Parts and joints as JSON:
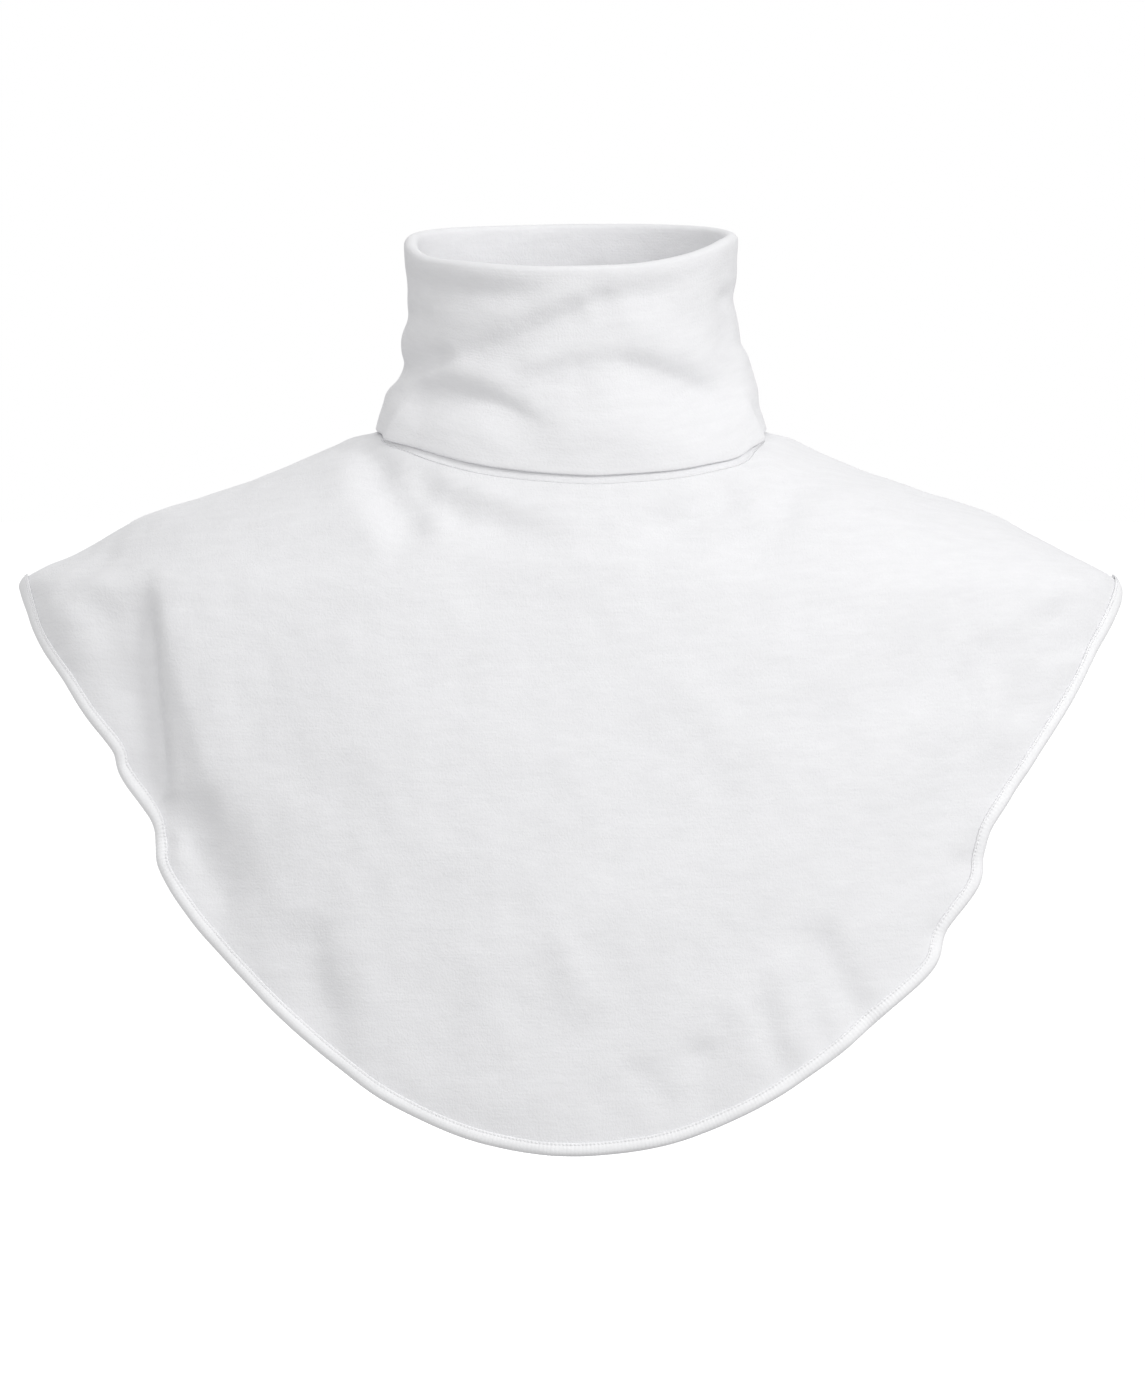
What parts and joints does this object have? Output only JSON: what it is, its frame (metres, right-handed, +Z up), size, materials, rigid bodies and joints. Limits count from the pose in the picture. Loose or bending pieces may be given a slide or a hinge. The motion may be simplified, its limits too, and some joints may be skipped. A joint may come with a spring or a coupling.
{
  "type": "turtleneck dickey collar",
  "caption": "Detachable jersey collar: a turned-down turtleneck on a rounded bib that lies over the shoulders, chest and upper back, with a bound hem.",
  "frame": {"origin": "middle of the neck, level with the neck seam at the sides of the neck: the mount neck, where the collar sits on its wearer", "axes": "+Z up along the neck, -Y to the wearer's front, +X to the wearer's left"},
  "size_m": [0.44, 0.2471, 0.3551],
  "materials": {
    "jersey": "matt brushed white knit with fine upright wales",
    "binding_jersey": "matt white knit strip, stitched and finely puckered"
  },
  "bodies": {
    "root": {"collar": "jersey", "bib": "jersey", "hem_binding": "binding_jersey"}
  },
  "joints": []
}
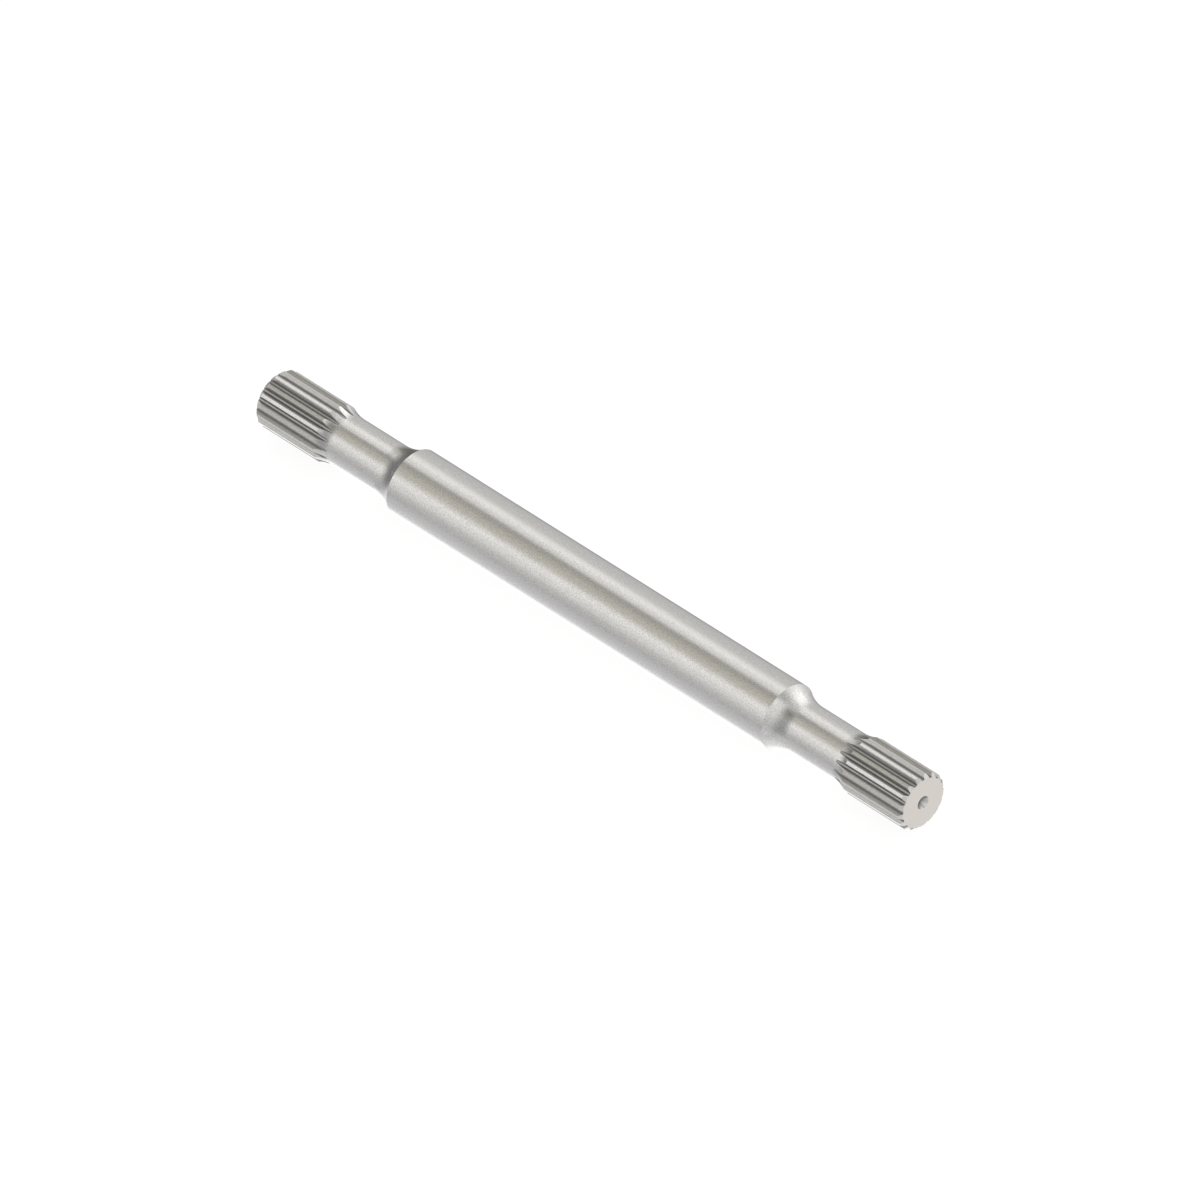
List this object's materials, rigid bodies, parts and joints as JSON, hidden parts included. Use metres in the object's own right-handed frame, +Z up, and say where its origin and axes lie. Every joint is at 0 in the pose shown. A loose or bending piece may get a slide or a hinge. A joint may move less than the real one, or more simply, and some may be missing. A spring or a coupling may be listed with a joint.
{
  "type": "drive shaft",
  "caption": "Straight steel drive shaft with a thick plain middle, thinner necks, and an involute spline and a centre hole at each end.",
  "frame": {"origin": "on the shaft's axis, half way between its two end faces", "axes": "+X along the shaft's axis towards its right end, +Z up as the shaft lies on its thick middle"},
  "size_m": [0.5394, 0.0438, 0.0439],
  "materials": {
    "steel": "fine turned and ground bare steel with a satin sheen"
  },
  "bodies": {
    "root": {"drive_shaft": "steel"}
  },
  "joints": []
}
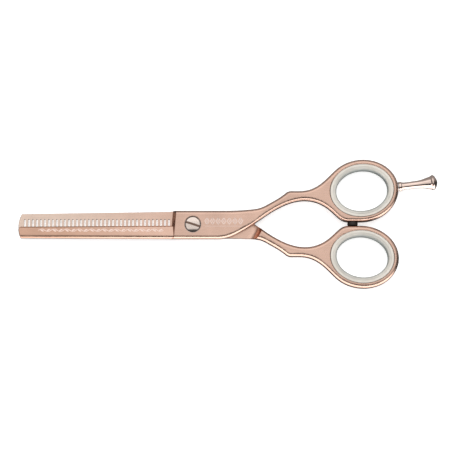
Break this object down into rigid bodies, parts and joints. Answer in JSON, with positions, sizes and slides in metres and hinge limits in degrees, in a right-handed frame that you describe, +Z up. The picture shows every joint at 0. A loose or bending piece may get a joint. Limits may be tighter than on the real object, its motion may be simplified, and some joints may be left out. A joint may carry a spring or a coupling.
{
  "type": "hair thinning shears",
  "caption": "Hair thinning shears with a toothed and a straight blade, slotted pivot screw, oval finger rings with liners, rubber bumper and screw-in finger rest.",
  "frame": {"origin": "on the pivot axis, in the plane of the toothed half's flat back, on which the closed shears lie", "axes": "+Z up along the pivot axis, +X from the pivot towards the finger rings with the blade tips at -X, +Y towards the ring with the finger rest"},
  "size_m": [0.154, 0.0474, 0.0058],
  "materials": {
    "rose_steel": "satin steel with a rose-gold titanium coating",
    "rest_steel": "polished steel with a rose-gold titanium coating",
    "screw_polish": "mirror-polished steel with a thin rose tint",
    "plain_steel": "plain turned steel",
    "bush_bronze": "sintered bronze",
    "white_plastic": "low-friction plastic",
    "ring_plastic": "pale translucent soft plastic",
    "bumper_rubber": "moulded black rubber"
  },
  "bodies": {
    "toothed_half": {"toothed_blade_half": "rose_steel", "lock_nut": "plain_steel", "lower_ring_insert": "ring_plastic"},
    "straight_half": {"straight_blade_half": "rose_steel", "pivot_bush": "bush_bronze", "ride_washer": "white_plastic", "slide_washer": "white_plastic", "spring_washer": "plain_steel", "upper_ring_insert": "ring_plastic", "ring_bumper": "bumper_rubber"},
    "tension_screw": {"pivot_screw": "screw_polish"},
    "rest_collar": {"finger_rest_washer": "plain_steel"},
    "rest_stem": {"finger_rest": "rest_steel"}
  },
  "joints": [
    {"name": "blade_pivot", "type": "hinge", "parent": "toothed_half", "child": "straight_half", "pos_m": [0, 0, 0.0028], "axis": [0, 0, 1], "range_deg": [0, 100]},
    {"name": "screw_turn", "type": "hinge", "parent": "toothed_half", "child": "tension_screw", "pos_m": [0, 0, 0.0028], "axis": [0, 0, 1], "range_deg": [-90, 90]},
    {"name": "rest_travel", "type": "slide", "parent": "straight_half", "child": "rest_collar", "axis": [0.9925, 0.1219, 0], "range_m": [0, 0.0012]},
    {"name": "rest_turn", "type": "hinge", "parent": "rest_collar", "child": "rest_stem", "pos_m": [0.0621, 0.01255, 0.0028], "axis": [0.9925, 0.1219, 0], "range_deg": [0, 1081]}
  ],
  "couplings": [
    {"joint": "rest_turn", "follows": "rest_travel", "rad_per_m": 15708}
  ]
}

# The exercise
Reproduce the data in full, exactly as presented.

# Finished exercise
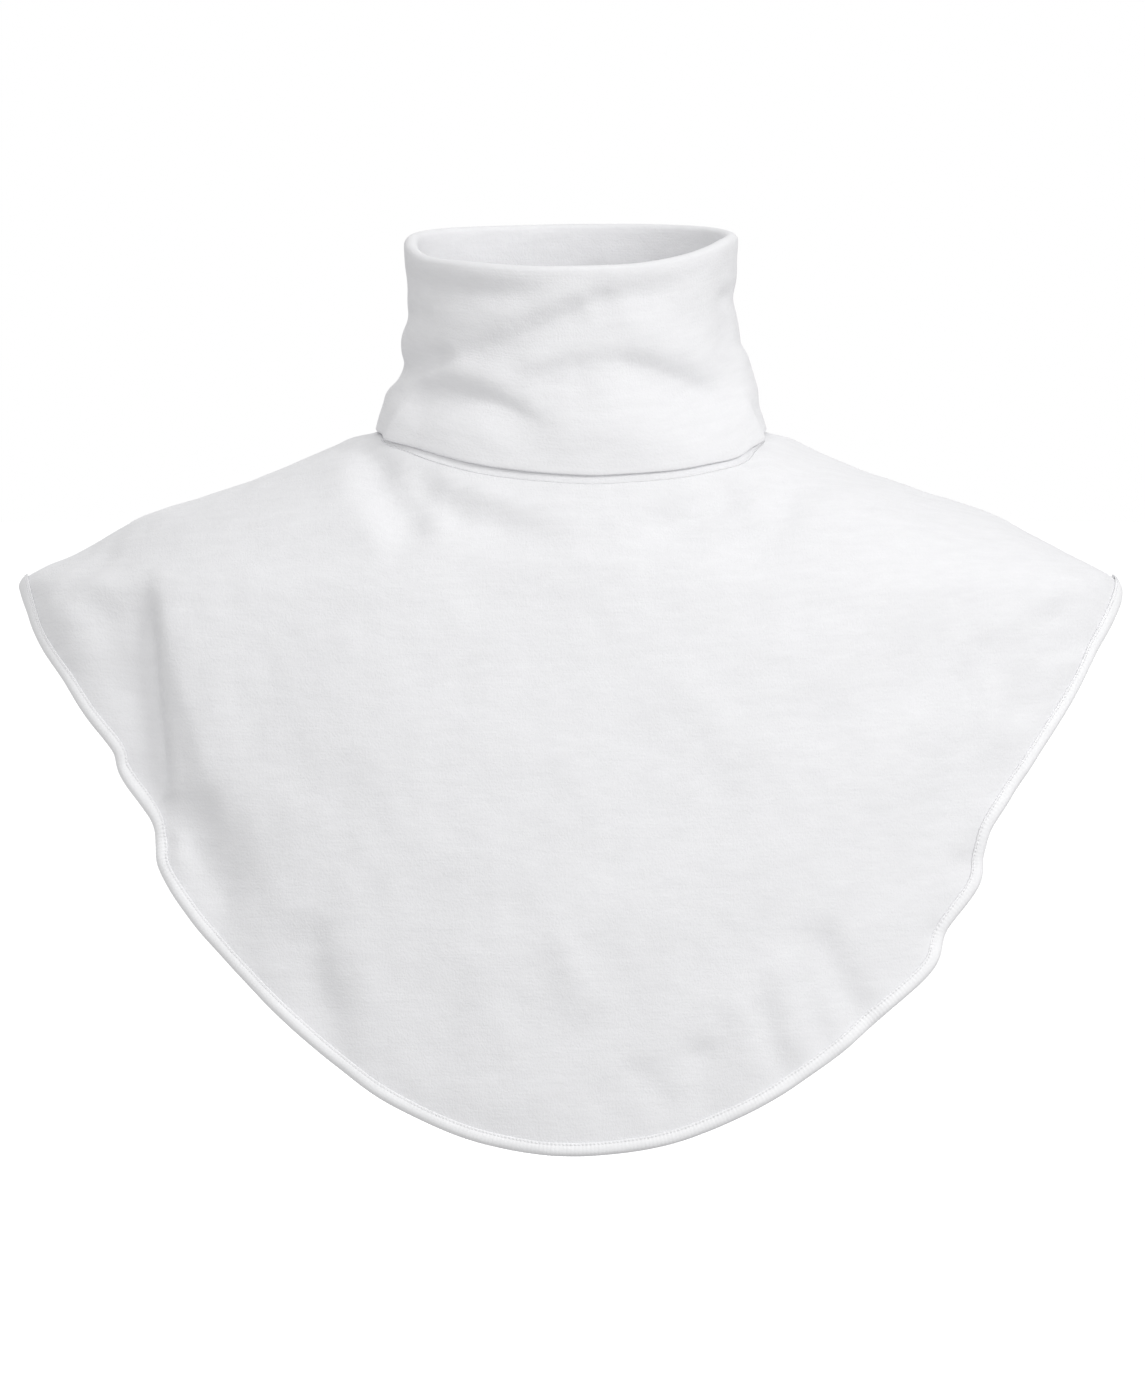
What parts and joints does this object have? Output only JSON: what it is, its frame (metres, right-handed, +Z up), size, materials, rigid bodies and joints. Limits count from the pose in the picture. Loose or bending pieces may be given a slide or a hinge. The motion may be simplified, its limits too, and some joints may be skipped. A joint may come with a spring or a coupling.
{
  "type": "turtleneck dickey collar",
  "caption": "Detachable jersey collar: a turned-down turtleneck on a rounded bib that lies over the shoulders, chest and upper back, with a bound hem.",
  "frame": {"origin": "middle of the neck, level with the neck seam at the sides of the neck: the mount neck, where the collar sits on its wearer", "axes": "+Z up along the neck, -Y to the wearer's front, +X to the wearer's left"},
  "size_m": [0.44, 0.2471, 0.3551],
  "materials": {
    "jersey": "matt brushed white knit with fine upright wales",
    "binding_jersey": "matt white knit strip, stitched and finely puckered"
  },
  "bodies": {
    "root": {"collar": "jersey", "bib": "jersey", "hem_binding": "binding_jersey"}
  },
  "joints": []
}
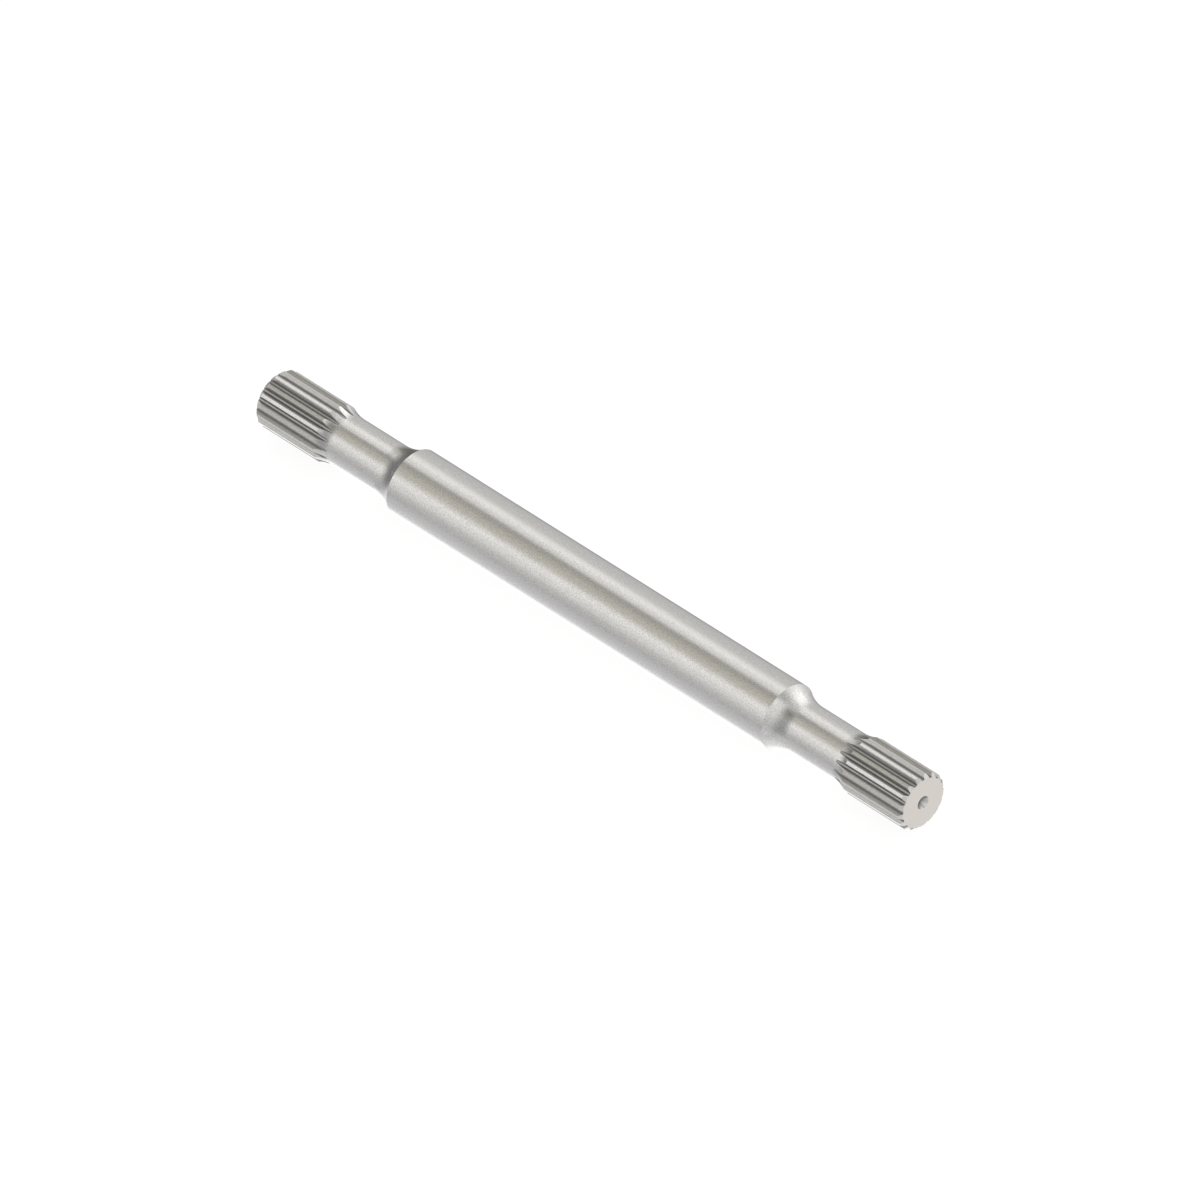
List this object's materials, rigid bodies, parts and joints as JSON, hidden parts included. Use metres in the object's own right-handed frame, +Z up, and say where its origin and axes lie. Every joint is at 0 in the pose shown. A loose or bending piece may get a slide or a hinge. A joint may move less than the real one, or more simply, and some may be missing. A spring or a coupling may be listed with a joint.
{
  "type": "drive shaft",
  "caption": "Straight steel drive shaft with a thick plain middle, thinner necks, and an involute spline and a centre hole at each end.",
  "frame": {"origin": "on the shaft's axis, half way between its two end faces", "axes": "+X along the shaft's axis towards its right end, +Z up as the shaft lies on its thick middle"},
  "size_m": [0.5394, 0.0438, 0.0439],
  "materials": {
    "steel": "fine turned and ground bare steel with a satin sheen"
  },
  "bodies": {
    "root": {"drive_shaft": "steel"}
  },
  "joints": []
}
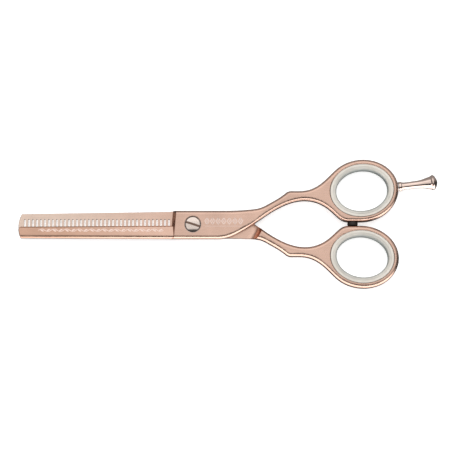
Break this object down into rigid bodies, parts and joints. Answer in JSON, with positions, sizes and slides in metres and hinge limits in degrees, in a right-handed frame that you describe, +Z up. The picture shows every joint at 0. A loose or bending piece may get a joint. Limits may be tighter than on the real object, its motion may be simplified, and some joints may be left out. A joint may carry a spring or a coupling.
{
  "type": "hair thinning shears",
  "caption": "Hair thinning shears with a toothed and a straight blade, slotted pivot screw, oval finger rings with liners, rubber bumper and screw-in finger rest.",
  "frame": {"origin": "on the pivot axis, in the plane of the toothed half's flat back, on which the closed shears lie", "axes": "+Z up along the pivot axis, +X from the pivot towards the finger rings with the blade tips at -X, +Y towards the ring with the finger rest"},
  "size_m": [0.154, 0.0474, 0.0058],
  "materials": {
    "rose_steel": "satin steel with a rose-gold titanium coating",
    "rest_steel": "polished steel with a rose-gold titanium coating",
    "screw_polish": "mirror-polished steel with a thin rose tint",
    "plain_steel": "plain turned steel",
    "bush_bronze": "sintered bronze",
    "white_plastic": "low-friction plastic",
    "ring_plastic": "pale translucent soft plastic",
    "bumper_rubber": "moulded black rubber"
  },
  "bodies": {
    "toothed_half": {"toothed_blade_half": "rose_steel", "lock_nut": "plain_steel", "lower_ring_insert": "ring_plastic"},
    "straight_half": {"straight_blade_half": "rose_steel", "pivot_bush": "bush_bronze", "ride_washer": "white_plastic", "slide_washer": "white_plastic", "spring_washer": "plain_steel", "upper_ring_insert": "ring_plastic", "ring_bumper": "bumper_rubber"},
    "tension_screw": {"pivot_screw": "screw_polish"},
    "rest_collar": {"finger_rest_washer": "plain_steel"},
    "rest_stem": {"finger_rest": "rest_steel"}
  },
  "joints": [
    {"name": "blade_pivot", "type": "hinge", "parent": "toothed_half", "child": "straight_half", "pos_m": [0, 0, 0.0028], "axis": [0, 0, 1], "range_deg": [0, 100]},
    {"name": "screw_turn", "type": "hinge", "parent": "toothed_half", "child": "tension_screw", "pos_m": [0, 0, 0.0028], "axis": [0, 0, 1], "range_deg": [-90, 90]},
    {"name": "rest_travel", "type": "slide", "parent": "straight_half", "child": "rest_collar", "axis": [0.9925, 0.1219, 0], "range_m": [0, 0.0012]},
    {"name": "rest_turn", "type": "hinge", "parent": "rest_collar", "child": "rest_stem", "pos_m": [0.0621, 0.01255, 0.0028], "axis": [0.9925, 0.1219, 0], "range_deg": [0, 1081]}
  ],
  "couplings": [
    {"joint": "rest_turn", "follows": "rest_travel", "rad_per_m": 15708}
  ]
}